#### Stated exercise:
Write out, word for word, only the data from its first line to the line containing "at each corner.".

#### Available data:

^^^^^^^^

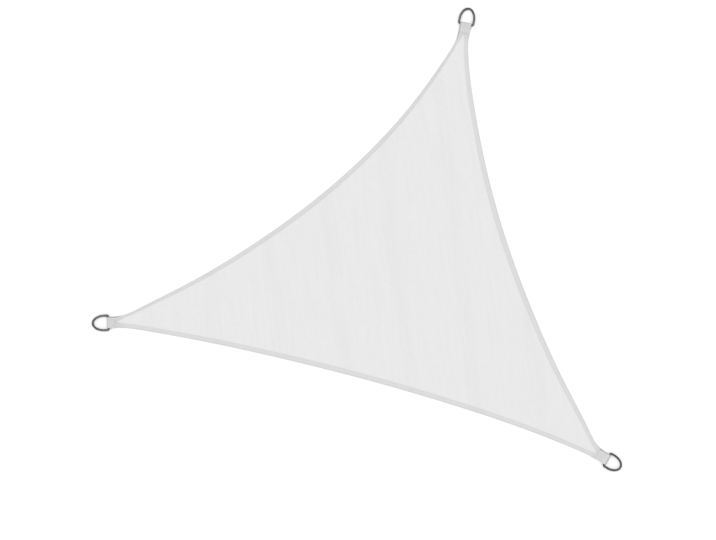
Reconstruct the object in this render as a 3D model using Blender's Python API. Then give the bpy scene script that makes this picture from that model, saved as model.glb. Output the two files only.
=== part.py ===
"""A triangular shade sail: one hemmed cloth, with a webbing tab and a steel D-ring at each corner.

The sail lies on the ground plane with its hems facing up. X runs along the foot, from the left corner to
the right one, Y towards the peak, Z up. The origin is on the ground, in the middle of the whole outline.
"""

from collections import namedtuple
from math import acos, asin, cos, degrees, hypot, pi, radians, sin

import bmesh
import bpy
import numpy as np
from mathutils import Matrix, Vector

# ---- Driving dimensions, in metres -------------------------------------------------------------------

# The three sides, from ring centre to ring centre.
FOOT_SPAN = 2.126
RIGHT_SPAN = 1.880
LEFT_SPAN = 1.911

CLOTH_THICKNESS = 0.0015
HEM_THICKNESS = 0.0030
GAP = 0.0003  # between neighbouring pieces

WEBBING_WIDTH = 0.044
WEBBING_THICKNESS = 0.0016

RING_WIRE = 0.008  # diameter of the steel
RING_INNER_WIDTH = 0.050
RING_LENGTH = 0.063  # centre of the bar to centre of the wire at the arch
RING_SHOULDER = 0.0065  # bend radius where the bar turns into a leg
RING_LEG_TOP = 0.018  # where the legs end and the arch begins, above the bar

# Distances along a corner's axis are counted from the centre of the ring's bar towards the cloth.
NECK_START = 0.016  # cut end of the cloth, just behind the loop
RAMP_LENGTH = 0.045  # over which the cloth rises to lie between the two layers of its tab
V_REACH = 0.070  # over which the hems close in on each other, down to the point of the single cloth

# Each corner: how far its axis is turned from the bisector of the two sides, where its straight neck
# ends, where the single cloth comes to a point between the hems, and where its tab ends.
Corner = namedtuple("Corner", "name turn_deg neck_end v_point tab_end")
CORNERS = (
    Corner("left", turn_deg=-8.8, neck_end=0.021, v_point=0.020, tab_end=0.025),
    Corner("right", turn_deg=12.0, neck_end=0.018, v_point=0.040, tab_end=0.044),
    Corner("peak", turn_deg=4.0, neck_end=0.035, v_point=0.030, tab_end=0.036),
)

# Each edge, anticlockwise: the width of its hem in the middle and near its corners, and its hollow, which
# is how far the edge lies inside the straight line between the ring centres at each of the STATIONS.
STATIONS = (0.08, 0.20, 0.35, 0.50, 0.65, 0.80, 0.92)
Edge = namedtuple("Edge", "start end hem_middle hem_end hollows")
EDGES = (
    Edge("left", "right", 0.0204, 0.0165, (0.0165, 0.0385, 0.0545, 0.0615, 0.0575, 0.042, 0.0155)),
    Edge("right", "peak", 0.0212, 0.0148, (0.0505, 0.086, 0.1165, 0.1295, 0.121, 0.0895, 0.0455)),
    Edge("peak", "left", 0.0180, 0.0092, (0.064, 0.1235, 0.1635, 0.170, 0.149, 0.1045, 0.052)),
)

EDGE_STEPS = 48
RAMP_STEPS = 5
CUT_TOLERANCE = 1e-6  # a point this near to a cut counts as lying on it
LOOP_STEPS = 12
FALL_STEPS = 6
SHOULDER_STEPS = 5
ARCH_STEPS = 24
WIRE_RESOLUTION = 2

# ---- Worked out from them ----------------------------------------------------------------------------

WIRE_RADIUS = RING_WIRE / 2
HALF_WEBBING = WEBBING_WIDTH / 2
LOOP_RADIUS = WIRE_RADIUS + GAP + WEBBING_THICKNESS / 2  # middle of the webbing round the bar
BAR_HEIGHT = LOOP_RADIUS + WEBBING_THICKNESS / 2
CLOTH_RISE = WEBBING_THICKNESS + GAP
UPPER_LAYER_HEIGHT = CLOTH_RISE + HEM_THICKNESS + GAP + WEBBING_THICKNESS / 2
RING_HALF_WIDTH = (RING_INNER_WIDTH + RING_WIRE) / 2
RING_TILT = asin((BAR_HEIGHT - WIRE_RADIUS) / RING_LENGTH)  # the arch rests on the ground
RING_CENTRE = RING_LENGTH / 2

CORNER = {corner.name: corner for corner in CORNERS}


# ---- Scene -------------------------------------------------------------------------------------------


def clear_scene():
    for obj in list(bpy.data.objects):
        bpy.data.objects.remove(obj, do_unlink=True)


def new_collection(name):
    collection = bpy.data.collections.new(name)
    bpy.context.scene.collection.children.link(collection)
    return collection


def add_object(name, data, collection, parent=None):
    obj = bpy.data.objects.new(name, data)
    collection.objects.link(obj)
    obj.parent = parent
    return obj


def principled(name, colour, roughness, metallic=0.0):
    material = bpy.data.materials.new(name)
    material.use_nodes = True
    shader = material.node_tree.nodes["Principled BSDF"]
    shader.inputs["Base Color"].default_value = (*colour, 1.0)
    shader.inputs["Roughness"].default_value = roughness
    shader.inputs["Metallic"].default_value = metallic
    return material


# ---- Plan of the sail --------------------------------------------------------------------------------


def ring_centres():
    """The left ring at (0, 0), the right one along +X, and the peak from the three sides."""
    peak_angle = acos((LEFT_SPAN**2 + FOOT_SPAN**2 - RIGHT_SPAN**2) / (2 * LEFT_SPAN * FOOT_SPAN))
    return {
        "left": Vector((0.0, 0.0)),
        "right": Vector((FOOT_SPAN, 0.0)),
        "peak": Vector((cos(peak_angle), sin(peak_angle))) * LEFT_SPAN,
    }


PLACES = ring_centres()


def turned(direction, angle):
    return Matrix.Rotation(angle, 2) @ direction


def corner_axis(name):
    """Unit vector from a corner's ring towards the cloth."""
    sides = [(place - PLACES[name]).normalized() for other, place in PLACES.items() if other != name]
    return turned((sides[0] + sides[1]).normalized(), radians(CORNER[name].turn_deg))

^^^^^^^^

#### Full output:
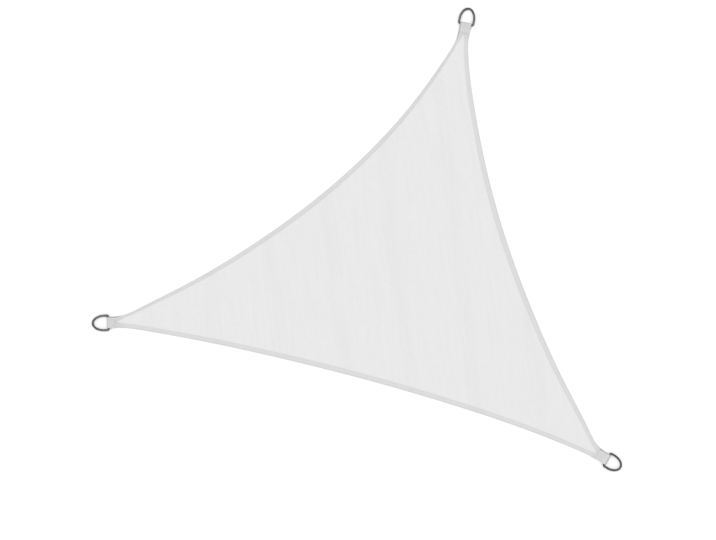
Reconstruct the object in this render as a 3D model using Blender's Python API. Then give the bpy scene script that makes this picture from that model, saved as model.glb. Output the two files only.
=== part.py ===
"""A triangular shade sail: one hemmed cloth, with a webbing tab and a steel D-ring at each corner.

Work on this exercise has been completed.